* Work to do: Starting at the line that contains "Write the JSON", copy each line through the end of the listing below. Include both ends and output nothing more.

----

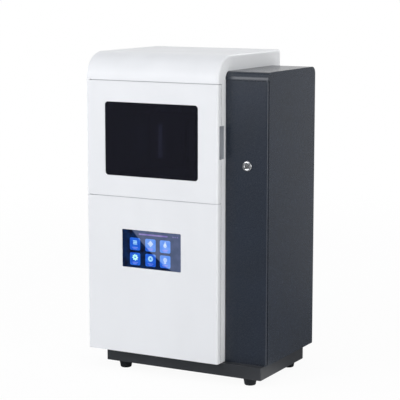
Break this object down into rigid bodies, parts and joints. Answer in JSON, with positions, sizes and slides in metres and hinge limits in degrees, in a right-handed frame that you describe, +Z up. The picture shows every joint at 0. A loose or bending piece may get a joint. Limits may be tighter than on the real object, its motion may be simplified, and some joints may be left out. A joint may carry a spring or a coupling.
{
  "type": "desktop resin printer",
  "caption": "Upright white resin printer with a tinted window in its hinged door, a touch screen below it, and a dark locked control cabinet along its right side",
  "frame": {"origin": "middle of the printer's footprint box, on the surface that its feet stand on", "axes": "+X to the right seen from the front, so the dark cabinet is on the +X side; -Y is the front with the door and the screen; +Z up"},
  "size_m": [0.446, 0.316, 0.74],
  "materials": {
    "white_enamel": "smooth semi-gloss white",
    "white_plastic": "moulded, satin gloss",
    "graphite_enamel": "fine-textured satin dark grey",
    "plinth_enamel": "matt dark grey",
    "black_rubber": "matt",
    "zinc_sheet": "zinc-plated sheet, fine grain",
    "plain_aluminium": "milled and clear anodised",
    "bright_steel": "ground bright",
    "bright_chrome": "polished",
    "brass": "turned",
    "tinted_acrylic": "dark smoke tint, polished",
    "clear_glass": "clear, polished",
    "clear_film": "thin clear film, slightly hazy",
    "screen_glass": "black-backed cover glass, polished",
    "black_plastic": "moulded, satin",
    "grey_plastic": "moulded, satin",
    "lamp_plastic": "opal diffuser",
    "dark_enamel": "satin black",
    "circuit_board": "green solder mask"
  },
  "bodies": {
    "printer": {"base_plinth": "plinth_enamel", "rubber_feet": "black_rubber", "floor_pan": "zinc_sheet", "chassis_frame": "zinc_sheet", "outer_shell": "white_enamel", "rear_panel": "white_enamel", "front_frame": "zinc_sheet", "chamber_liner": "zinc_sheet", "chamber_lamp": "lamp_plastic", "deck_plate": "plain_aluminium", "deck_glass": "clear_glass", "vat_tray": "plain_aluminium", "vat_film": "clear_film", "vat_film_frame": "black_plastic", "z_column": "plain_aluminium", "z_rails": "bright_steel", "screw_bearings": "dark_enamel", "z_motor": "dark_enamel", "projector_mount": "dark_enamel", "projector_housing": "dark_enamel", "projector_lens": "dark_enamel", "led_heat_sink": "plain_aluminium", "lower_front_panel": "white_plastic", "lcd_module": "circuit_board", "touch_glass": "screen_glass", "door_seal": "black_rubber", "door_hinge_pins": "bright_steel", "finger_pull": "grey_plastic", "cabinet_shell": "graphite_enamel", "cabinet_hinge_pins": "bright_steel", "electrics_plate": "zinc_sheet", "power_supply": "zinc_sheet", "main_board": "circuit_board", "power_inlet": "black_plastic", "data_ports": "grey_plastic", "exhaust_fan_frame": "black_plastic", "fan_guard": "bright_steel", "filter_cartridge": "black_plastic", "panel_screws": "bright_steel"},
    "door": {"door_shell": "white_plastic", "door_liner": "zinc_sheet", "door_window": "tinted_acrylic", "window_gasket": "black_rubber", "door_magnets": "bright_steel"},
    "cabinet_door": {"cabinet_door": "graphite_enamel", "lock_body": "bright_chrome"},
    "lock": {"lock_plug": "bright_chrome", "lock_cam": "bright_steel"},
    "carriage": {"z_carriage": "plain_aluminium", "lead_nut": "brass", "platform_arm": "plain_aluminium", "build_platform": "plain_aluminium"},
    "platform_clamp": {"platform_knob": "black_plastic"},
    "screw": {"lead_screw": "bright_steel", "shaft_coupler": "plain_aluminium"},
    "vat_clamp_left": {"vat_knob_left": "black_plastic"},
    "vat_clamp_right": {"vat_knob_right": "black_plastic"},
    "focus": {"focus_ring": "black_plastic"},
    "fan": {"exhaust_fan_rotor": "black_plastic"},
    "rocker": {"power_switch": "black_plastic"}
  },
  "joints": [
    {"name": "door_hinge", "type": "hinge", "parent": "printer", "child": "door", "pos_m": [-0.215, -0.15, 0.545], "axis": [0, 0, -1], "range_deg": [0, 105]},
    {"name": "cabinet_door_hinge", "type": "hinge", "parent": "printer", "child": "cabinet_door", "pos_m": [0.2195, -0.1185, 0.367], "axis": [0, 0, 1], "range_deg": [0, 100]},
    {"name": "lock_turn", "type": "hinge", "parent": "cabinet_door", "child": "lock", "pos_m": [0.174, -0.122, 0.497], "axis": [0, -1, 0], "range_deg": [0, 90]},
    {"name": "z_slide", "type": "slide", "parent": "printer", "child": "carriage", "axis": [0, 0, 1], "range_m": [-0.1578, 0]},
    {"name": "screw_turn", "type": "hinge", "parent": "printer", "child": "screw", "pos_m": [-0.052, 0.057, 0.57], "axis": [0, 0, 1], "range_deg": [0, 7110]},
    {"name": "platform_clamp_turn", "type": "hinge", "parent": "carriage", "child": "platform_clamp", "pos_m": [-0.052, -0.044, 0.64], "axis": [0, 0, 1], "continuous": true},
    {"name": "vat_clamp_left_turn", "type": "hinge", "parent": "printer", "child": "vat_clamp_left", "pos_m": [-0.166, -0.044, 0.44], "axis": [0, 0, 1], "continuous": true},
    {"name": "vat_clamp_right_turn", "type": "hinge", "parent": "printer", "child": "vat_clamp_right", "pos_m": [0.062, -0.044, 0.44], "axis": [0, 0, 1], "continuous": true},
    {"name": "focus_turn", "type": "hinge", "parent": "printer", "child": "focus", "pos_m": [-0.052, -0.044, 0.31], "axis": [0, 0, 1], "range_deg": [-45, 45]},
    {"name": "fan_spin", "type": "hinge", "parent": "printer", "child": "fan", "pos_m": [0.04, 0.142, 0.62], "axis": [0, 1, 0], "continuous": true},
    {"name": "rocker_tilt", "type": "hinge", "parent": "printer", "child": "rocker", "pos_m": [0.171, 0.126, 0.134], "axis": [-1, 0, 0], "range_deg": [0, 16]}
  ],
  "couplings": [
    {"joint": "screw_turn", "follows": "z_slide", "rad_per_m": -785.4}
  ]
}
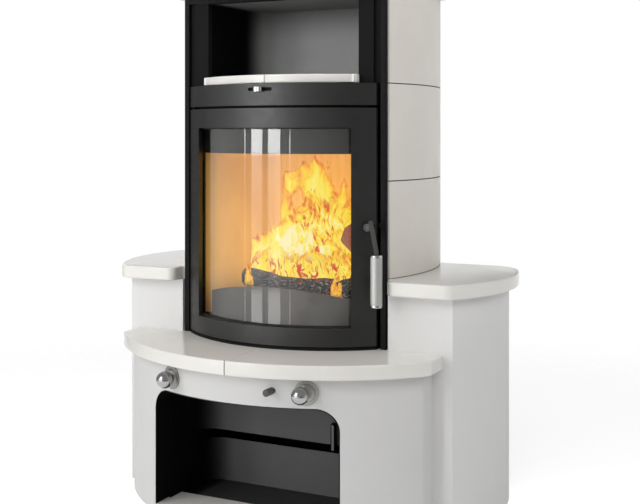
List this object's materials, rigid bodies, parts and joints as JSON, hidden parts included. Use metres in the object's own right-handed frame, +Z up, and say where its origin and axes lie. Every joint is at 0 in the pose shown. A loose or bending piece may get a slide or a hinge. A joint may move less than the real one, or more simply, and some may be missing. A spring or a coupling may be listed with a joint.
{
  "type": "wood stove",
  "caption": "Tiled wood stove with a curved glass door, side benches, a warming niche, pull-out air controls and an arched wood compartment under a curved hearth slab",
  "frame": {"origin": "on the floor under the middle of the outline", "axes": "+X to the viewer's right, +Y to the back, +Z up"},
  "size_m": [1.02, 0.62, 1.243],
  "materials": {
    "slab_ceramic": "gloss",
    "bench_plaster": "matt",
    "tile_ceramic": "satin",
    "black_steel": "satin",
    "door_cast": "satin paint",
    "grey_sheet": "satin",
    "inner_steel": "matt",
    "zinc_sheet": "zinc plated",
    "fire_brick": "matt",
    "cast_grate": "cast",
    "charred_wood": "charred",
    "pane": "clear",
    "seal_tape": "woven",
    "polished_chrome": "mirror",
    "satin_grip": "satin",
    "pin_steel": "turned"
  },
  "bodies": {
    "stove": {"bench_body_left": "bench_plaster", "bench_body_right": "bench_plaster", "apron": "bench_plaster", "bench_slab_left": "slab_ceramic", "bench_slab_right": "slab_ceramic", "hearth_slab_left": "slab_ceramic", "hearth_slab_right": "slab_ceramic", "niche_plate_left": "slab_ceramic", "niche_plate_right": "slab_ceramic", "top_slab": "slab_ceramic", "base_slab": "slab_ceramic", "tile_lower_left": "tile_ceramic", "tile_lower_right": "tile_ceramic", "tile_middle_left": "tile_ceramic", "tile_middle_right": "tile_ceramic", "tile_upper_left": "tile_ceramic", "tile_upper_right": "tile_ceramic", "lining_left": "fire_brick", "lining_right": "fire_brick", "lining_rear": "fire_brick", "lining_floor": "fire_brick", "baffle_plate": "fire_brick", "front_frame": "black_steel", "base_trim": "black_steel", "control_panel": "black_steel", "niche_liner": "grey_sheet", "bin_back_upper": "grey_sheet", "bin_back_lower": "grey_sheet", "bin_carcass": "inner_steel", "rear_panel": "inner_steel", "side_casings": "zinc_sheet", "firebox_shell": "inner_steel", "smoke_duct": "inner_steel", "air_box": "zinc_sheet", "ash_pan": "zinc_sheet", "grate_frame": "cast_grate", "log_guard": "inner_steel", "logs": "charred_wood", "bin_peg": "polished_chrome", "levelling_feet": "pin_steel", "hinge_pins": "pin_steel", "latch_keeper": "black_steel", "rosettes": "satin_grip", "flue_spigot": "black_steel", "air_spigot": "zinc_sheet"},
    "door": {"door_frame": "door_cast", "door_glass": "pane", "door_seals": "seal_tape", "glass_clips": "pin_steel"},
    "handle": {"handle_spindle": "pin_steel", "handle_arm": "black_steel", "handle_grip": "satin_grip", "grip_ferrules": "polished_chrome", "latch_tongue": "pin_steel"},
    "air_slider": {"slider_bar": "inner_steel", "slider_knob": "polished_chrome"},
    "left_air_pull": {"air_pull_left": "polished_chrome"},
    "right_air_pull": {"air_pull_right": "polished_chrome"},
    "riddler": {"riddle_pull": "black_steel", "riddling_grate": "cast_grate"}
  },
  "joints": [
    {"name": "door_hinge", "type": "hinge", "parent": "stove", "child": "door", "pos_m": [-0.24, -0.05, 0.664], "axis": [0, 0, -1], "range_deg": [0, 90]},
    {"name": "handle_turn", "type": "hinge", "parent": "door", "child": "handle", "pos_m": [0.238, -0.09, 0.664], "axis": [0, -1, 0], "range_deg": [-15, 60]},
    {"name": "air_slider_swing", "type": "hinge", "parent": "stove", "child": "air_slider", "pos_m": [0, 0.212, 0.976], "axis": [0, 0, 1], "range_deg": [-3.5, 3.5]},
    {"name": "left_air_slide", "type": "slide", "parent": "stove", "child": "left_air_pull", "axis": [0, -1, 0], "range_m": [0, 0.033]},
    {"name": "right_air_slide", "type": "slide", "parent": "stove", "child": "right_air_pull", "axis": [0, -1, 0], "range_m": [0, 0.033]},
    {"name": "riddle_slide", "type": "slide", "parent": "stove", "child": "riddler", "axis": [0, -1, 0], "range_m": [0, 0.03]}
  ]
}
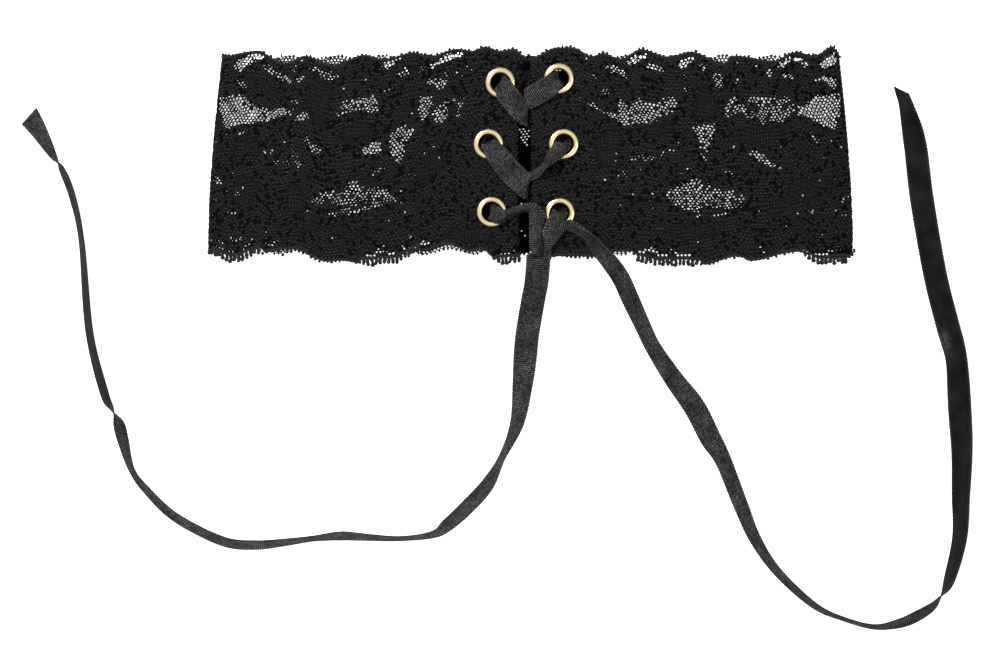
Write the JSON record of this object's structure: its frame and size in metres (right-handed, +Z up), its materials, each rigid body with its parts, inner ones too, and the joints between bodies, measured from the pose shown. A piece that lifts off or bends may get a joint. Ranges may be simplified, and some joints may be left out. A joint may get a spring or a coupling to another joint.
{
  "type": "lace choker",
  "caption": "Wide stretch-lace choker lying flat, its doubled front edges drawn together by a satin ribbon laced through brass eyelets, with two long free ends.",
  "frame": {"origin": "on the surface that the choker lies on, under the middle of the band and its lacing, without the two free ribbon ends", "axes": "+X runs along the flattened band to its right end, +Y runs up the band to its top scallops, +Z points up, out of its laced front"},
  "size_m": [0.2383, 0.1465, 0.0127],
  "materials": {
    "lace": "black raschel stretch lace, matt",
    "brass": "polished pale brass",
    "satin": "black double-face satin ribbon"
  },
  "bodies": {
    "root": {"lace_band": "lace", "eyelet_top_left": "brass", "eyelet_top_right": "brass", "eyelet_middle_left": "brass", "eyelet_middle_right": "brass", "eyelet_bottom_left": "brass", "eyelet_bottom_right": "brass", "ribbon_lacing": "satin", "ribbon_tail_left": "satin", "ribbon_tail_right": "satin"}
  },
  "joints": []
}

----

* Correct response:
Write the JSON record of this object's structure: its frame and size in metres (right-handed, +Z up), its materials, each rigid body with its parts, inner ones too, and the joints between bodies, measured from the pose shown. A piece that lifts off or bends may get a joint. Ranges may be simplified, and some joints may be left out. A joint may get a spring or a coupling to another joint.
{
  "type": "lace choker",
  "caption": "Wide stretch-lace choker lying flat, its doubled front edges drawn together by a satin ribbon laced through brass eyelets, with two long free ends.",
  "frame": {"origin": "on the surface that the choker lies on, under the middle of the band and its lacing, without the two free ribbon ends", "axes": "+X runs along the flattened band to its right end, +Y runs up the band to its top scallops, +Z points up, out of its laced front"},
  "size_m": [0.2383, 0.1465, 0.0127],
  "materials": {
    "lace": "black raschel stretch lace, matt",
    "brass": "polished pale brass",
    "satin": "black double-face satin ribbon"
  },
  "bodies": {
    "root": {"lace_band": "lace", "eyelet_top_left": "brass", "eyelet_top_right": "brass", "eyelet_middle_left": "brass", "eyelet_middle_right": "brass", "eyelet_bottom_left": "brass", "eyelet_bottom_right": "brass", "ribbon_lacing": "satin", "ribbon_tail_left": "satin", "ribbon_tail_right": "satin"}
  },
  "joints": []
}